Fig. 3. (a) Scanning electron micrograph of the imprint master consisting of Si3N4 pyramids with a lattice constant of 500 nm. (b) Scanning electron micrograph of monodomain porous alumina with a pore diameter of 180 nm and an interpore distance of 500 nm. (c) Scanning electron micrograph of porous alumina with 300 nm interpore distance fabricated by using the master stamp with 500 nm lattice constant.
Combination of nanoimprint lithography and self-assembly of porous alumina allows the preparation of defect-free porous alumina arrays, which have a hexagonal pore arrangement (Fig. 3b). Moreover, we demonstrated that monodomain alumina pore arrays with an interpore distance smaller than the lattice constant of the master stamp can be synthesized if the anodizing conditions, in particular the applied potential, are well adjusted (Fig. 3c).
Interference lithography
Laser interference lithography (LIL) is a convenient technique for patterning regular arrays of fine features with considerably large area (typically wafer-scale), without the use of complex optical systems or masks.

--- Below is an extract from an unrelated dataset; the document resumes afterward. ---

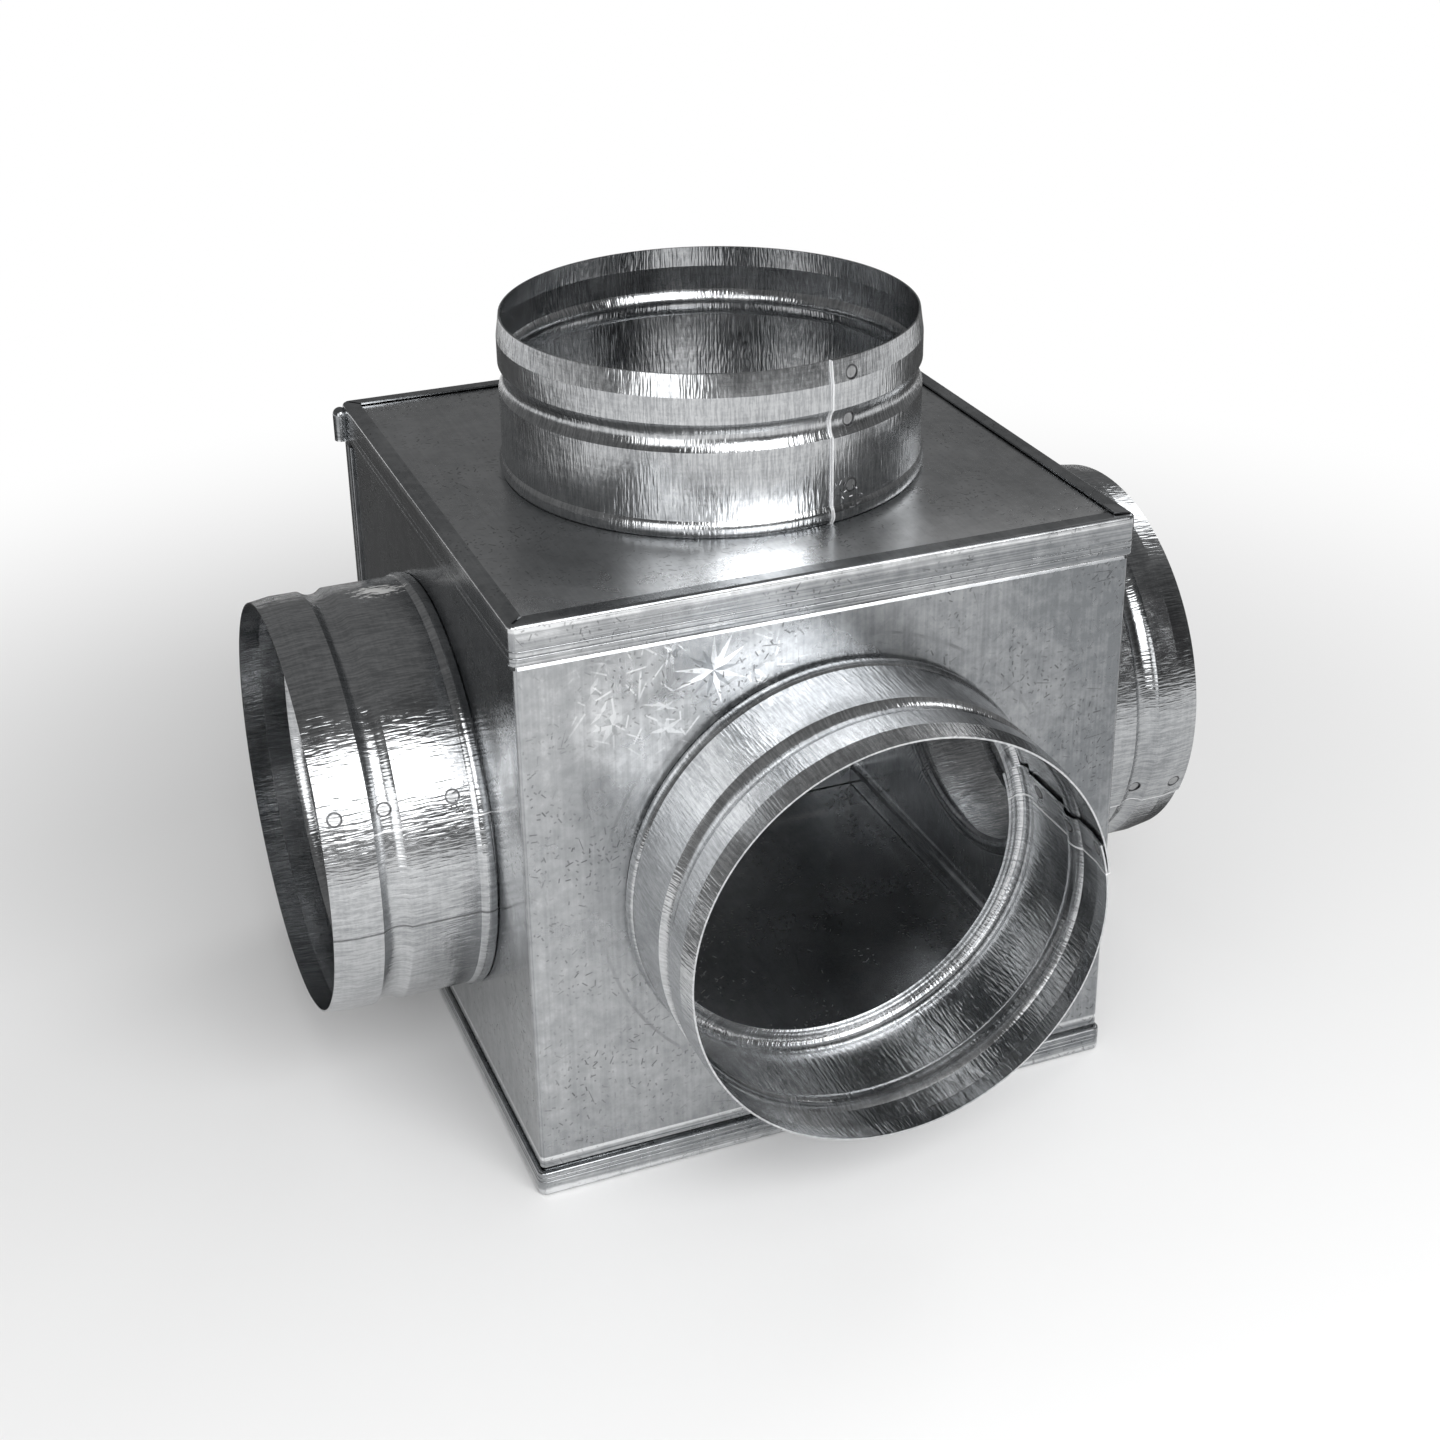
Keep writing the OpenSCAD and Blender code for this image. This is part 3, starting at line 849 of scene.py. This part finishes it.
@dataclass
class Studio:
    """The pale floor, the dim studio round it and the lamps.

    A board has its left, right, front and back edges, and a lamp its centre, its width and
    height, and its watts. Between the two shadow reaches the floor goes from its shadow to
    white, and between the two dim reaches a mirrored piece goes from its front to its back glow.
    """

    floor_half: float = 12.0
    floor_tone: float = 0.84
    room_radius: float = 1.7
    room_front: float = 0.035
    room_back: float = 0.18
    board_tone: float = 0.10
    daylight: float = 0.50
    shadow_reach: Pair = (0.24, 0.60)
    dim_reach: Pair = (-1.2, 0.0)
    room_turns: int = 48
    room_rises: int = 12
    board_height: float = 0.003
    boards: Tuple[Tuple[str, Tuple[float, float, float, float]], ...] = (
        ("board_left", (-0.60, -0.0925, 0.05, 0.85)), ("board_back", (-0.0925, 0.85, 0.14, 0.85)),
        ("board_right", (0.15, 0.85, -0.02, 0.14)))
    lamps: Tuple[Tuple[str, Point, Pair, float], ...] = (
        ("soft_box_front", (0.10, -0.90, 0.70), (0.85, 0.66), 10.0),
        ("soft_box_right", (0.85, 0.40, 0.80), (0.35, 0.35), 1.5),
        ("soft_box_left", (-0.70, -0.72, 0.35), (0.55, 0.62), 3.0))

    def sheet(self, name: str, corners: Sequence[Point]) -> bpy.types.Object:
        """Make a flat four-cornered stage sheet.

        Args:
            name: The object's name.
            corners: Its corners in order.

        Returns:
            The object, marked as stage.
        """
        mesh = bpy.data.meshes.new(name)
        mesh.from_pydata([tuple(corner) for corner in corners], [], [(0, 1, 2, 3)])
        thing = bpy.data.objects.new(name, mesh)
        bpy.context.scene.collection.objects.link(thing)
        return thing

    def seen_as_background(self, graph: NodeGraph) -> Socket:
        """Return 1 for the rays that see the background: camera, glossy and transmission."""
        path = graph.tree.nodes.new("ShaderNodeLightPath")
        total = graph.add(path.outputs["Is Camera Ray"], path.outputs["Is Glossy Ray"])
        total = graph.add(total, path.outputs["Is Transmission Ray"])
        return graph.math("MINIMUM", total, 1.0)

    def floor(self) -> bpy.types.Object:
        """Lay the floor, white far away and matt with a shadow near the box."""
        half = self.floor_half
        thing = self.sheet("floor", [(-half, -half, 0.0), (half, -half, 0.0),
                                     (half, half, 0.0), (-half, half, 0.0)])
        graph = NodeGraph("floor_paper")
        tone = self.floor_tone
        graph.shader.inputs["Base Color"].default_value = (tone, tone, tone, 1.0)
        graph.shader.inputs["Roughness"].default_value = 1.0
        graph.shader.inputs["Specular IOR Level"].default_value = 0.0
        x, y, _ = graph.split(graph.coordinates())
        far = graph.spread(graph.length(x, y), *self.shadow_reach)
        glow = graph.tree.nodes.new("ShaderNodeEmission")
        glow.inputs["Strength"].default_value = 1.0
        mix = graph.tree.nodes.new("ShaderNodeMixShader")
        graph.feed(mix.inputs[0], graph.times(far, self.seen_as_background(graph)))
        graph.feed(mix.inputs[1], graph.shader.outputs["BSDF"])
        graph.feed(mix.inputs[2], glow.outputs[0])
        graph.feed(graph.surface, mix.outputs[0])
        thing.data.materials.append(graph.material)
        return thing

    def mirrored_only(self, thing: bpy.types.Object, name: str, low: float, high: float) -> None:
        """Let a stage piece glow for the metal's reflections alone.

        Args:
            thing: The piece.
            name: Its material's name.
            low: Its glow in front.
            high: Its glow from the middle of the studio backwards.
        """
        graph = NodeGraph(name)
        _, y, _ = graph.split(graph.coordinates())
        tone = graph.spread(y, *self.dim_reach, low, high)
        glow = graph.tree.nodes.new("ShaderNodeEmission")
        graph.feed(glow.inputs["Color"], graph.join(tone, tone, tone))
        graph.feed(graph.surface, glow.outputs[0])
        thing.data.materials.append(graph.material)
        for kind in ("camera", "diffuse", "shadow", "transmission", "volume_scatter"):
            setattr(thing, "visible_" + kind, False)

    def room(self) -> bpy.types.Object:
        """Raise the dim studio room.

        It is half a ball: a point lies at radius times (cos e cos a, cos e sin a, sin e), for the
        angle a round and the height angle e. It is darkest in front, round the soft box.

        Returns:
            The room.
        """
        turns, rises = self.room_turns, self.room_rises
        turn, rise = np.meshgrid(np.linspace(0.0, 2.0 * np.pi, turns + 1),
                                 np.linspace(0.0, np.pi / 2, rises + 1))
        points = np.stack([np.cos(rise) * np.cos(turn), np.cos(rise) * np.sin(turn), np.sin(rise)],
                          axis=-1).reshape(-1, 3) * self.room_radius
        row = turns + 1
        corner = (np.arange(rises)[:, None] * row + np.arange(turns)[None, :]).reshape(-1)
        faces = np.stack([corner, corner + row, corner + row + 1, corner + 1], axis=-1)
        mesh = bpy.data.meshes.new("studio_room")
        mesh.from_pydata(points.tolist(), [], faces.tolist())
        thing = bpy.data.objects.new("studio_room", mesh)
        bpy.context.scene.collection.objects.link(thing)
        self.mirrored_only(thing, "room_cloth", self.room_front, self.room_back)
        return thing

    def board(self, name: str, area: Tuple[float, float, float, float]) -> bpy.types.Object:
        """Lay a dark board on the floor, for the sides that mirror it.

        Args:
            name: The object's name.
            area: Its left, right, front and back edges.

        Returns:
            The board.
        """
        left, right, front, back = area
        high = self.board_height
        thing = self.sheet(name, [(left, front, high), (right, front, high),
                                  (right, back, high), (left, back, high)])
        self.mirrored_only(thing, name + "_cloth", self.board_tone, self.board_tone)
        return thing

    def soft_box(self, name: str, location: Point, size: Pair, power: float,
                 aim: Point = (0.0, 0.0, MIDDLE)) -> bpy.types.Object:
        """Hang a rectangular soft box.

        Args:
            name: The lamp's name.
            location: Its centre.
            size: Width and height.
            power: Watts.
            aim: The point it faces.

        Returns:
            The lamp.
        """
        data = bpy.data.lights.new(name, "AREA")
        data.shape = "RECTANGLE"
        data.size, data.size_y = size
        data.energy = power
        lamp = bpy.data.objects.new(name, data)
        lamp.location = location
        lamp.rotation_euler = (Vector(aim) - Vector(location)).to_track_quat("-Z", "Y").to_euler()
        bpy.context.scene.collection.objects.link(lamp)
        return lamp

    def sky(self) -> None:
        """Set the world: white where it is the background, softer as a light."""
        world = bpy.data.worlds.new("studio_air")
        world.use_nodes = True
        tree = world.node_tree
        tree.nodes.clear()
        path = tree.nodes.new("ShaderNodeLightPath")
        seen = tree.nodes.new("ShaderNodeMath")
        seen.operation = "ADD"
        both = tree.nodes.new("ShaderNodeMath")
        both.operation = "ADD"
        both.use_clamp = True
        tree.links.new(path.outputs["Is Camera Ray"], seen.inputs[0])
        tree.links.new(path.outputs["Is Glossy Ray"], seen.inputs[1])
        tree.links.new(seen.outputs[0], both.inputs[0])
        tree.links.new(path.outputs["Is Transmission Ray"], both.inputs[1])
        light = tree.nodes.new("ShaderNodeBackground")
        light.inputs["Strength"].default_value = self.daylight
        light.inputs["Color"].default_value = (1.0, 1.0, 1.0, 1.0)
        white = tree.nodes.new("ShaderNodeBackground")
        white.inputs["Color"].default_value = (1.0, 1.0, 1.0, 1.0)
        mix = tree.nodes.new("ShaderNodeMixShader")
        output = tree.nodes.new("ShaderNodeOutputWorld")
        tree.links.new(both.outputs[0], mix.inputs[0])
        tree.links.new(light.outputs[0], mix.inputs[1])
        tree.links.new(white.outputs[0], mix.inputs[2])
        tree.links.new(mix.outputs[0], output.inputs["Surface"])
        bpy.context.scene.world = world

    def build(self) -> None:
        """Set up the whole studio."""
        self.sky()
        self.floor()
        self.room()
        for name, area in self.boards:
            self.board(name, area)
        for name, location, size, power in self.lamps:
            self.soft_box(name, location, size, power)


@dataclass
class SplitterBox:
    """The sheet-steel casing, its two panels and its four spigots."""

    casing: CasingFinish = CasingFinish("casing_zinc", flowers=True)
    # The top panel's front strip carries a painted reflection of the top spigot
    top: CasingFinish = CasingFinish("top_zinc", light=(0.62, 0.63, 0.64),
                                     dark=(0.40, 0.41, 0.42), roughness=(0.22, 0.34),
                                     painted_reflection_gain=1.2)
    # The bottom panel is paler than the casing: painted light that brightens the inside of the box
    bottom: CasingFinish = CasingFinish("bottom_zinc", light=(0.66, 0.67, 0.68),
                                        dark=(0.40, 0.41, 0.42), roughness=(0.18, 0.26))
    spigots: Tuple[SpigotFinish, ...] = (
        SpigotFinish("top_spigot_zinc", side=Side.TOP, seam=Seam(-79.0, 1)),
        SpigotFinish("left_spigot_zinc", side=Side.LEFT, seam=Seam(-72.0, 1),
                     scrape=(5.0, 12.6 * MM), line=-100.0),
        SpigotFinish("front_spigot_zinc", side=Side.FRONT, seam=Seam(7.0, 1),
                     light=(0.72, 0.73, 0.74), dark=(0.44, 0.45, 0.46)),
        SpigotFinish("right_spigot_zinc", side=Side.RIGHT, seam=Seam(-64.0, -1),
                     light=(0.50, 0.51, 0.52), dark=(0.28, 0.29, 0.30)))

    def dress(self, node: str, finish: Union[CasingFinish, SpigotFinish]) -> None:
        """Give a CAD node its finish.

        Args:
            node: The node's name.
            finish: The finish.
        """
        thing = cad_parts[node]
        material = finish.make()
        for slot in thing.material_slots:
            slot.material = material
        LOG.info("%s: %s, %d faces", node, finish.name, len(thing.data.polygons))

    def build(self) -> None:
        """Dress the casing, the panels and the spigots in that order."""
        self.dress("casing_wrap", self.casing)
        self.dress("top_panel", self.top)
        self.dress("bottom_panel", self.bottom)
        for finish in self.spigots:
            self.dress(finish.side.value + "_collar", finish)


def main() -> None:
    """Build the scene: the camera, the studio and the dressed splitter box."""
    logging.basicConfig(level=logging.INFO, format="%(message)s")
    bpy.context.scene.view_settings.view_transform = "Standard"
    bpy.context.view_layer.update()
    PhotoCamera().build()
    Studio().build()
    SplitterBox().build()


if __name__ == "__main__":
    main()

In LIL, the intensity profile of the pattern formed by two monochromatic laser beams is recorded in a thin layer of photoresist on a substrate, where the period of the pattern is defined by the wavelength (λ) of the beam and the angle (θ) between the two interfering waves. The minimum period achievable is half of the wavelength (i.e., λ/2).
Figs. 5a and 5b show representative patterns generated by LIL. One can clearly see that the shape and the size of the recorded patterns are variable.